(Items from a data source)
====

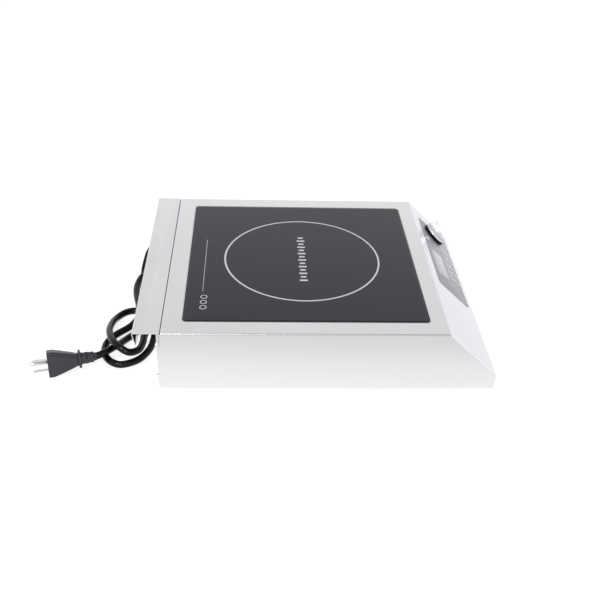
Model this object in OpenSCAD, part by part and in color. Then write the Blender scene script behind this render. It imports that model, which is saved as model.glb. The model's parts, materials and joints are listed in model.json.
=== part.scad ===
// Countertop induction cooktop: steel housing, glass top, sloping control face, open rear overhang.
// +Z is up, -Y is the front, and the origin is on the table under the middle of the housing.

/* [Housing] */
// Width of the housing across the front
housing_w = 327; // [310:1:360]
// Depth of the housing from the front lip to the rear seam
housing_d = 385.5; // [370:0.5:420]
// Height of the housing without its feet
housing_h = 77; // [74:1:90]
// Height of the vertical lip below the control face
lip_h = 20; // [16:1:26]
// Horizontal run of the sloping control face
slope_run = 61; // [55:1:66]
// Thickness of the sheet steel
sheet = 1; // [0.8:0.1:1.2]
// Outer radius of the long bends
bend_r = 2.5; // [1.5:0.5:3]
// Depth of the overhanging cap behind the seam
cap_d = 31.5; // [28:0.5:40]
// Depth of the shallow rear pan
pan_d = 4.5; // [4:0.5:6]

/* [Feet] */
// Height of the rubber feet
foot_h = 20; // [20:1:25]
// Largest radius of a foot
foot_r = 14; // [12:0.5:16]
// Distance of a foot's centre from the side of the housing
foot_inset = 48; // [40:1:60]

/* [Glass] */
// Width of the glass
glass_w = 281; // [270:1:290]
// Depth of the glass
glass_d = 283.5; // [275:0.5:290]
// Thickness of the glass
glass_t = 4; // [4:0.5:5]
// Corner radius of the glass
glass_r = 5; // [3:0.5:8]
// Distance of the middle of the glass behind the front lip
glass_y = 221.2; // [218:0.1:224]
// Height of the glass above the steel top
glass_proud = 0.5; // [0.2:0.1:1]

/* [Controls] */
// Width of the printed overlay
overlay_w = 172; // [160:1:176]
// Height of the overlay along the slope
overlay_l = 59; // [56:1:62]
// Thickness of the overlay film
overlay_t = 0.4; // [0.3:0.1:0.6]
// Distance of the overlay's right edge from the middle
overlay_right = 137; // [130:1:140]
// Distance of the overlay's lower edge up the slope
overlay_low = 8.5; // [7:0.5:10]
// Width of the display window
window_w = 57; // [50:1:60]
// Height of the display window
window_l = 21; // [18:1:24]
// Distance of the knob from the middle
knob_x = 117; // [114:1:118]
// Radius of the knob's skirt
knob_r = 17.5; // [16:0.5:18]
// Height of the knob above the overlay
knob_h = 19; // [17:1:22]
// Travel of the knob when it is pressed
press = 0.7; // [0.5:0.1:0.8]

/* [Coil] */
// Number of turns of the winding
coil_turns = 15; // [12:1:15]
// Diameter of the stranded wire
wire_d = 3.8; // [3:0.1:3.9]
// Number of ferrite bars
ferrites = 8; // [6:1:8]

/* [Fan] */
// Side of the square fan frame
fan_w = 92; // [92:1:92]
// Height of the fan
fan_h = 25; // [25:1:28]
// Number of fan blades
blades = 7; // [5:1:9]

/* [Mains lead] */
// Diameter of the cord
cord_d = 9; // [8:0.5:9]
// Sides of the cord's tube
cord_sides = 10; // [8:1:12]

/* [Hidden] */
$fn = 48;
tiny = 0.01;

// Levels and outlines of the housing
depth = housing_d + cap_d;
front = -depth / 2;
seam = front + housing_d;
rear = depth / 2;
base_z = foot_h;
top_z = foot_h + housing_h;
half_w = housing_w / 2;
slope_rise = housing_h - lip_h;
slope_a = atan2(slope_rise, slope_run);
slope_l = norm([slope_run, slope_rise]);
floor_z = base_z + 2 * sheet;
pan_face = seam + pan_d;
glass_mid = front + glass_y;
glass_top_z = top_z + glass_proud;
glass_low_z = glass_top_z - glass_t;
seal_w = 1.2;

// Control face
overlay_mid = overlay_right - overlay_w / 2;
overlay_centre = overlay_low + overlay_l / 2;
window_x = 29;
window_s = 49.5;
knob_s = 40;
led_s = 22;
led_xs = [18, 36, 54, 72, 90];
shaft_r = 3;
bush_r = 3.5;
knob_gap = 1;

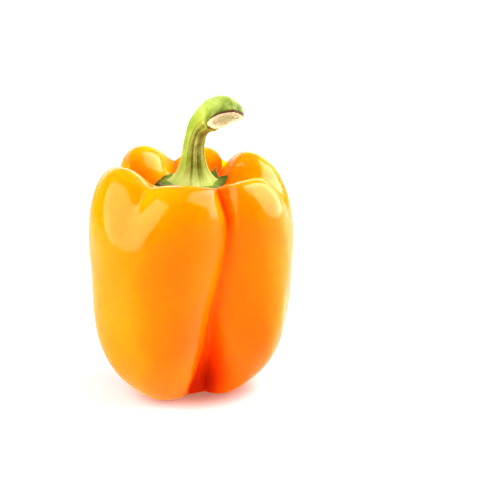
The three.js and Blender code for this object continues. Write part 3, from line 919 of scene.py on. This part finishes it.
seen = add(tree, "ShaderNodeLightPath").outputs["Is Camera Ray"]
glow = blended(tree, ranged(tree, away, 0.012, 0.04), PINK_GLOW, WHITE_GLOW)
plug(tree, blended(tree, seen, YELLOW_GLOW, glow), shader.inputs["Emission Color"])
from_front = ranged(tree, to_back, -0.06, 0.02, 1.3, 0.2)
bounce = math_node(tree, "MULTIPLY", from_front, ranged(tree, to_right, 0.02, 0.08, 1, 0.6))
# painted shadow: the glow the camera sees is weaker near the pepper and on its right
seen_glow_and_painted_shadow = ranged(tree, away, 0.014, 0.1, 0.34, 0.62)
seen_glow_and_painted_shadow = math_node(tree, "MULTIPLY", seen_glow_and_painted_shadow, ranged(tree, to_right, 0.0, 0.04, 1, 0.6))
seen_glow_and_painted_shadow = math_node(tree, "ADD", seen_glow_and_painted_shadow, ranged(tree, away, 0.25, 0.5, 0, 0.5))
plug(tree, blended(tree, seen, bounce, seen_glow_and_painted_shadow), shader.inputs["Emission Strength"])
floor.data.materials.append(paper)
print("table:", 2 * REACH, "m square")

# %% [markdown]
# A softbox is an area light. Its heading is measured like every angle here, from +X towards +Y, and
# its size is given as the angle that it covers as seen from the pepper, because that is the size of
# its reflection in the skin.

# %% Light
LIGHT_CENTRE = Vector((0, 0, 0.06))  # the middle of the pepper, which both softboxes face


def softbox(name, heading, height, width, tall, radiance, distance=0.55):
    """An area light that faces the pepper. Angles in degrees; it covers width by tall degrees."""
    h, v = math.radians(heading), math.radians(height)
    towards = Vector((math.cos(v) * math.cos(h), math.cos(v) * math.sin(h), math.sin(v)))
    light = bpy.data.lights.new(name, "AREA")
    light.shape = "RECTANGLE"
    light.size = 2 * distance * math.tan(math.radians(width / 2))
    light.size_y = 2 * distance * math.tan(math.radians(tall / 2))
    light.energy = radiance * math.pi * light.size * light.size_y
    lamp = bpy.data.objects.new(name, light)
    lamp.location = towards * distance + LIGHT_CENTRE
    lamp.rotation_euler = towards.to_track_quat("Z", "Y").to_euler()
    lamp.visible_camera = False
    bpy.context.scene.collection.objects.link(lamp)
    print(name, "size, m:", round(light.size, 2), round(light.size_y, 2))


softbox("left_softbox", -156, 26, 50, 66, 11.8)
softbox("right_softbox", 12, 31, 62, 80, 11.8)

# %% [markdown]
# The world is the room: a wall behind that is brightest low down and to the left, and a dim light
# all round that is a little stronger from above. Only the camera sees it white all over.

# %% Room
world = bpy.data.worlds.new("white_room")
bpy.context.scene.world = world
world.use_nodes = True
tree = world.node_tree
background = tree.nodes["Background"]
looking = add(tree, "ShaderNodeSeparateXYZ")
plug(tree, add(tree, "ShaderNodeTexCoord").outputs["Generated"], looking.inputs[0])
east, north, rise = looking.outputs
low_wall = math_node(tree, "MULTIPLY", ranged(tree, north, 0.35, 0.85), ranged(tree, rise, 0.42, 0.2))
backdrop = math_node(tree, "MULTIPLY", ranged(tree, north, 0.72, 0.9), ranged(tree, rise, 0.5, 0.4))
low_wall = math_node(tree, "MULTIPLY", low_wall, 0.8)
wall = math_node(tree, "ADD", low_wall, math_node(tree, "MULTIPLY", backdrop, 1.6))
wall = math_node(tree, "MULTIPLY", wall, ranged(tree, east, 0.2, 0.6, 1, 0.3))
behind = math_node(tree, "ADD", wall, ranged(tree, rise, 0.5, 0.9, 0.1, 0.25))
seen = add(tree, "ShaderNodeLightPath").outputs["Is Camera Ray"]
room = blended(tree, seen, behind, (1.0, 1.0, 1.0, 1.0))
plug(tree, room, background.inputs["Color"])
print("lights:", [light.name for light in bpy.data.lights], "world:", world.name)

# %% [markdown]
# The camera looks along its own -Z. Its three axes are built from the direction to the aimed point,
# and the lens follows from how many millimetres a pixel covers at the pepper.

# %% Camera
ELEVATION = math.radians(20)
DISTANCE = 0.8
MM_PER_PIXEL = 0.396
SENSOR, PICTURE = 36, 500  # the sensor's width in mm, and the picture's in pixels
TARGET = Vector(CENTRE * MM) + Vector((0, 0, 0.048))
BESIDE = (60, 22)  # pixels from the target to the middle of the picture, right and up

back = Vector((0, -math.cos(ELEVATION), math.sin(ELEVATION)))
right = Vector((1, 0, 0))
up = back.cross(right)
place = TARGET + back * DISTANCE
aim = TARGET + (right * BESIDE[0] + up * BESIDE[1]) * MM_PER_PIXEL * MM
towards = (aim - place).normalized()
right = (right - towards * right.dot(towards)).normalized()
up = right.cross(towards)
camera_data = bpy.data.cameras.new("camera")
camera_data.lens = SENSOR * (DISTANCE / (MM_PER_PIXEL * MM)) / PICTURE
camera_data.sensor_width = SENSOR
camera_data.clip_start, camera_data.clip_end = 0.01, 50
camera = bpy.data.objects.new("camera", camera_data)
camera.matrix_world = Matrix.Translation(place) @ Matrix((right, up, -towards)).transposed().to_4x4()
bpy.context.scene.collection.objects.link(camera)
bpy.context.scene.camera = camera
bpy.context.scene.view_settings.view_transform = "Standard"
print("lens, mm:", round(camera_data.lens, 1))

====

Only the lines from the opening of the material through the line with "of the housing." should be echoed, exactly as written.

#### EXERCISE RESPONSE:
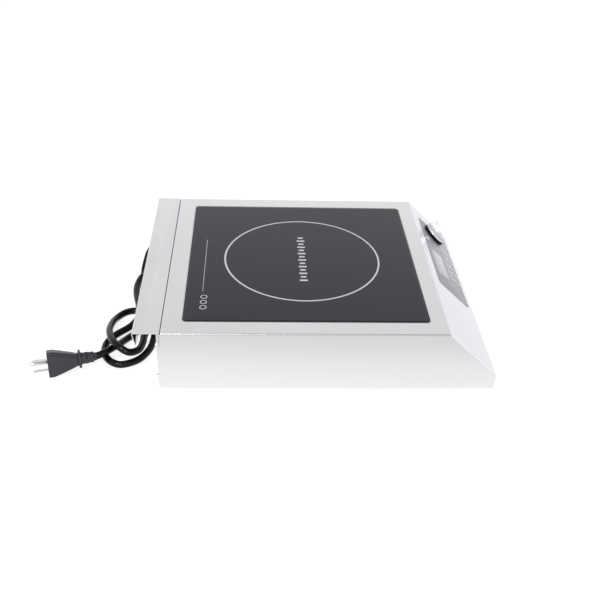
Model this object in OpenSCAD, part by part and in color. Then write the Blender scene script behind this render. It imports that model, which is saved as model.glb. The model's parts, materials and joints are listed in model.json.
=== part.scad ===
// Countertop induction cooktop: steel housing, glass top, sloping control face, open rear overhang.
// +Z is up, -Y is the front, and the origin is on the table under the middle of the housing.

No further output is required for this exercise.